Task prompt: Write out the whole listing, matching it exactly.

Data segment:
+-------+

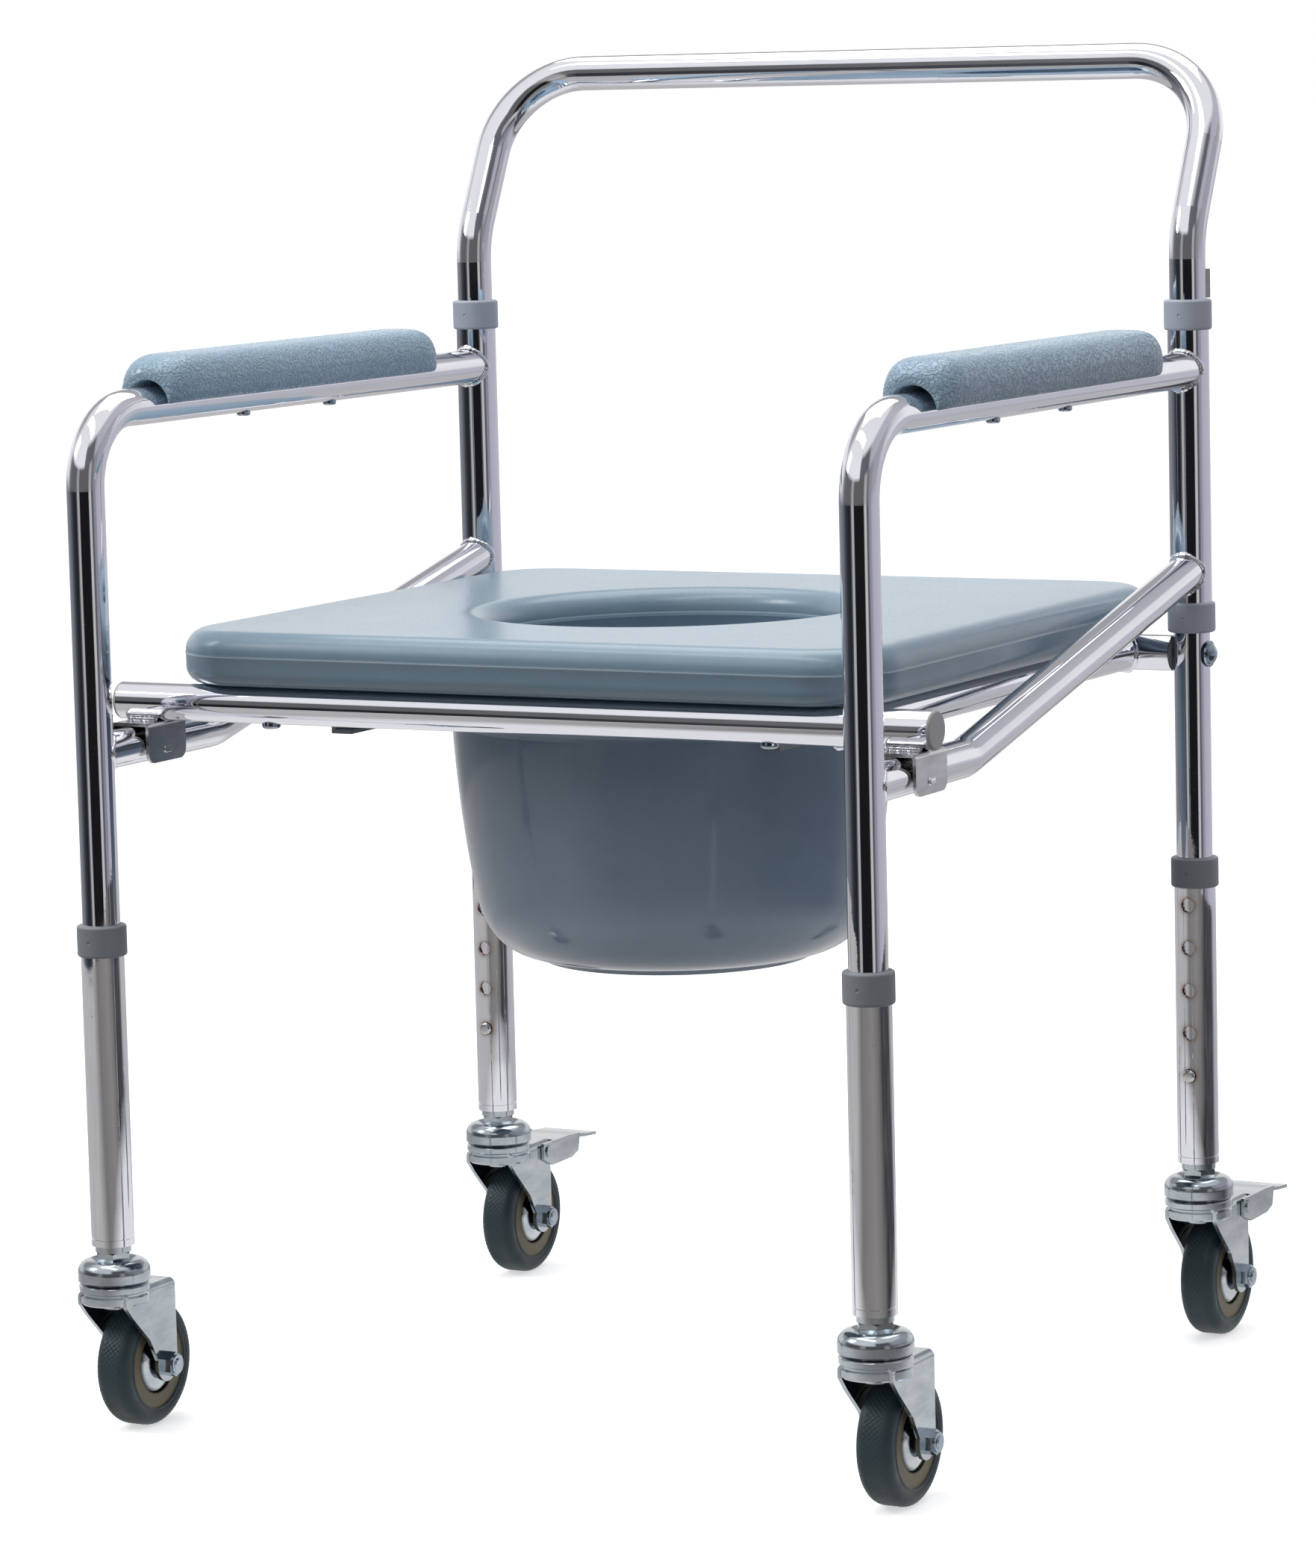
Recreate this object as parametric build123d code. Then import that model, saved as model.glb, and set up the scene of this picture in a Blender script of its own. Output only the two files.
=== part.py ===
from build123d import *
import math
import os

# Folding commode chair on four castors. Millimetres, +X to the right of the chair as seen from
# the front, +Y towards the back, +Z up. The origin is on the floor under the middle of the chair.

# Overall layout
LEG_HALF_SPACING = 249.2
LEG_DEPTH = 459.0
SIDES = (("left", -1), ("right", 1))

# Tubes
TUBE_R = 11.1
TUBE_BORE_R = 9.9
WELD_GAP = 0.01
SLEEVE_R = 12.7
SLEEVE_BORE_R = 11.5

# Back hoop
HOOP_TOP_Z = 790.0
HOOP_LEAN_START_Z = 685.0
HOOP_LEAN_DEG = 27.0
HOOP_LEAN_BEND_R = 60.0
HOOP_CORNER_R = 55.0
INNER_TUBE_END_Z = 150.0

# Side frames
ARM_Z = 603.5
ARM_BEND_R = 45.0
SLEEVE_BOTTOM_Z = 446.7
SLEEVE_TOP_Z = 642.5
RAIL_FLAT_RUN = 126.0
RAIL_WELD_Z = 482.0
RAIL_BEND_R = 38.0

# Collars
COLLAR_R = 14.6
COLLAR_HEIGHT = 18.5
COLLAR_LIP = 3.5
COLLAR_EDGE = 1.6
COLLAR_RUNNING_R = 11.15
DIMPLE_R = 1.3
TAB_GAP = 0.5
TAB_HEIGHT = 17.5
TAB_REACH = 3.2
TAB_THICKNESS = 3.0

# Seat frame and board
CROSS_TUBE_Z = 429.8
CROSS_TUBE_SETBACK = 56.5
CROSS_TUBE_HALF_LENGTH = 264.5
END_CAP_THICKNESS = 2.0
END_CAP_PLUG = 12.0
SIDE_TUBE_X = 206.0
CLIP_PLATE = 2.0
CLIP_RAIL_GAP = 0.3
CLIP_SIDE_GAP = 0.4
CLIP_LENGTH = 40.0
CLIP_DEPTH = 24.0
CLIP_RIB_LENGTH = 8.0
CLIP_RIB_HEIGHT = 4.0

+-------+

Expected output:
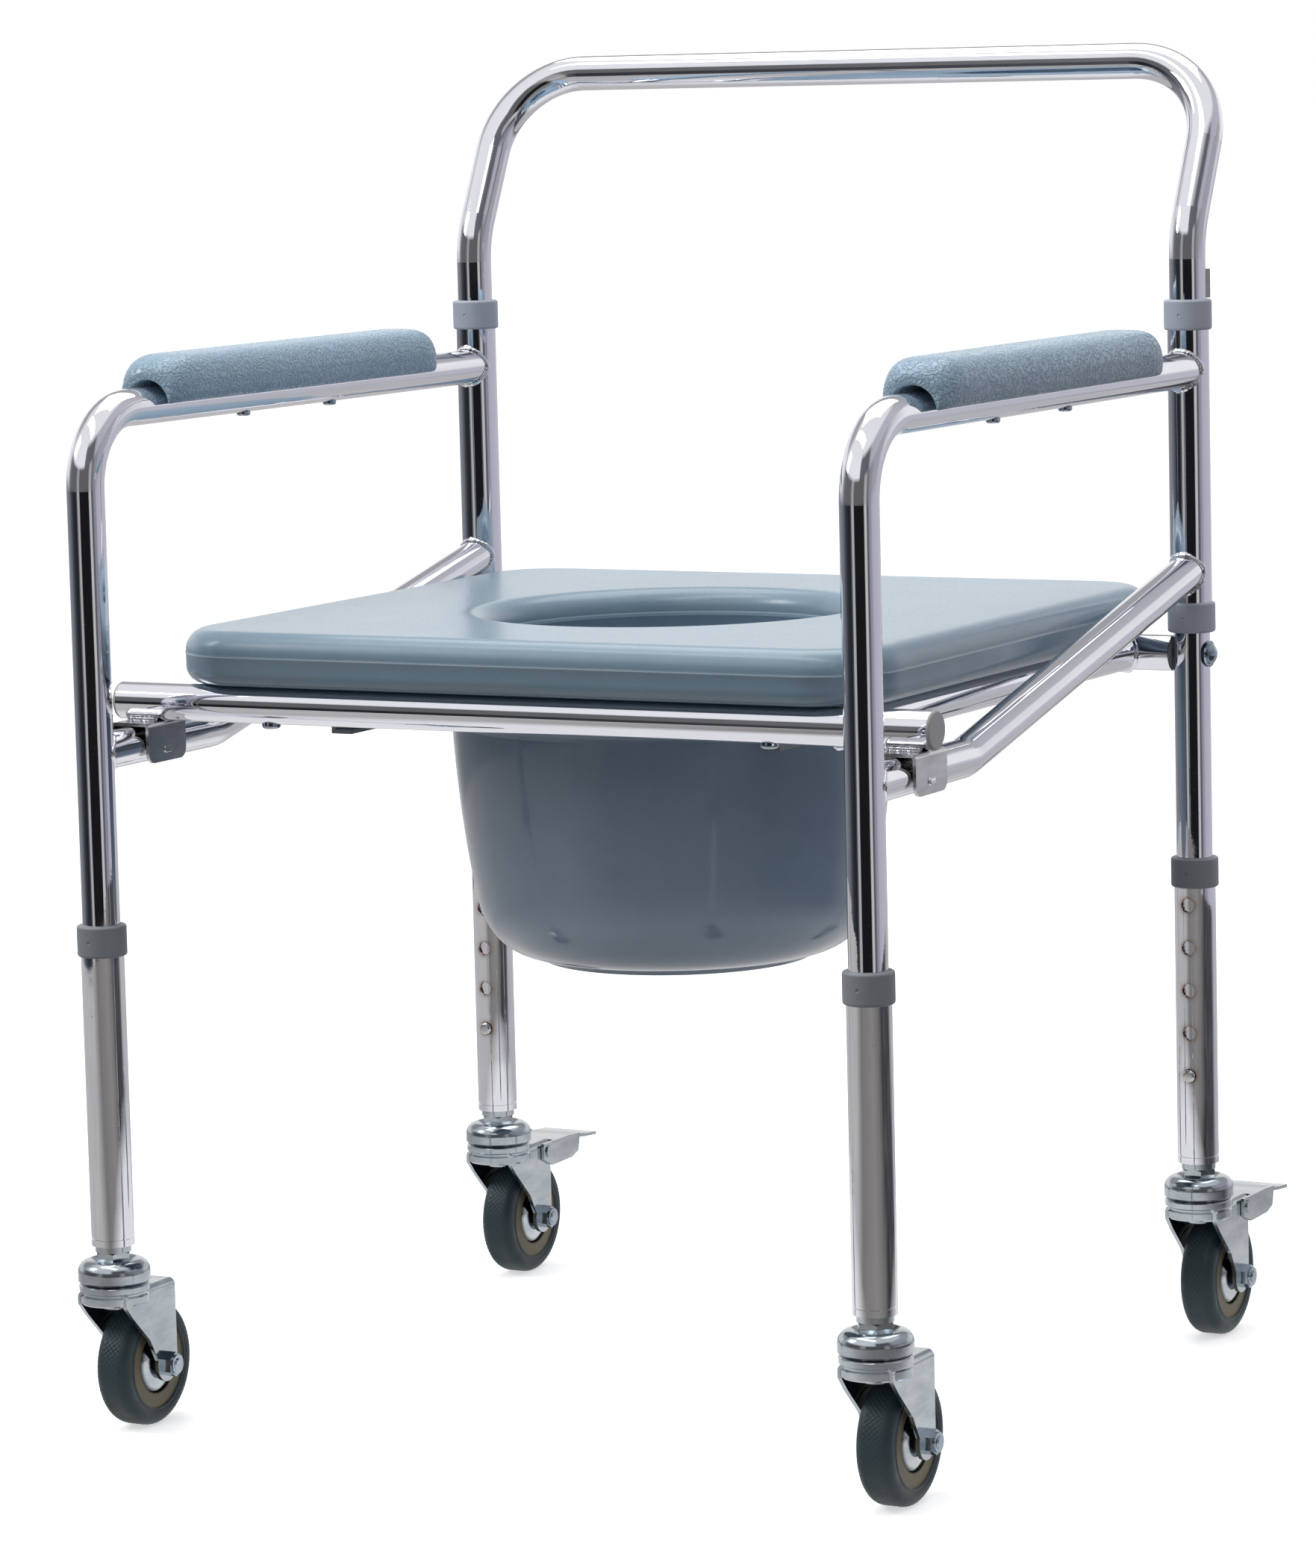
Recreate this object as parametric build123d code. Then import that model, saved as model.glb, and set up the scene of this picture in a Blender script of its own. Output only the two files.
=== part.py ===
from build123d import *
import math
import os

# Folding commode chair on four castors. Millimetres, +X to the right of the chair as seen from
# the front, +Y towards the back, +Z up. The origin is on the floor under the middle of the chair.

# Overall layout
LEG_HALF_SPACING = 249.2
LEG_DEPTH = 459.0
SIDES = (("left", -1), ("right", 1))

# Tubes
TUBE_R = 11.1
TUBE_BORE_R = 9.9
WELD_GAP = 0.01
SLEEVE_R = 12.7
SLEEVE_BORE_R = 11.5

# Back hoop
HOOP_TOP_Z = 790.0
HOOP_LEAN_START_Z = 685.0
HOOP_LEAN_DEG = 27.0
HOOP_LEAN_BEND_R = 60.0
HOOP_CORNER_R = 55.0
INNER_TUBE_END_Z = 150.0

# Side frames
ARM_Z = 603.5
ARM_BEND_R = 45.0
SLEEVE_BOTTOM_Z = 446.7
SLEEVE_TOP_Z = 642.5
RAIL_FLAT_RUN = 126.0
RAIL_WELD_Z = 482.0
RAIL_BEND_R = 38.0

# Collars
COLLAR_R = 14.6
COLLAR_HEIGHT = 18.5
COLLAR_LIP = 3.5
COLLAR_EDGE = 1.6
COLLAR_RUNNING_R = 11.15
DIMPLE_R = 1.3
TAB_GAP = 0.5
TAB_HEIGHT = 17.5
TAB_REACH = 3.2
TAB_THICKNESS = 3.0

# Seat frame and board
CROSS_TUBE_Z = 429.8
CROSS_TUBE_SETBACK = 56.5
CROSS_TUBE_HALF_LENGTH = 264.5
END_CAP_THICKNESS = 2.0
END_CAP_PLUG = 12.0
SIDE_TUBE_X = 206.0
CLIP_PLATE = 2.0
CLIP_RAIL_GAP = 0.3
CLIP_SIDE_GAP = 0.4
CLIP_LENGTH = 40.0
CLIP_DEPTH = 24.0
CLIP_RIB_LENGTH = 8.0
CLIP_RIB_HEIGHT = 4.0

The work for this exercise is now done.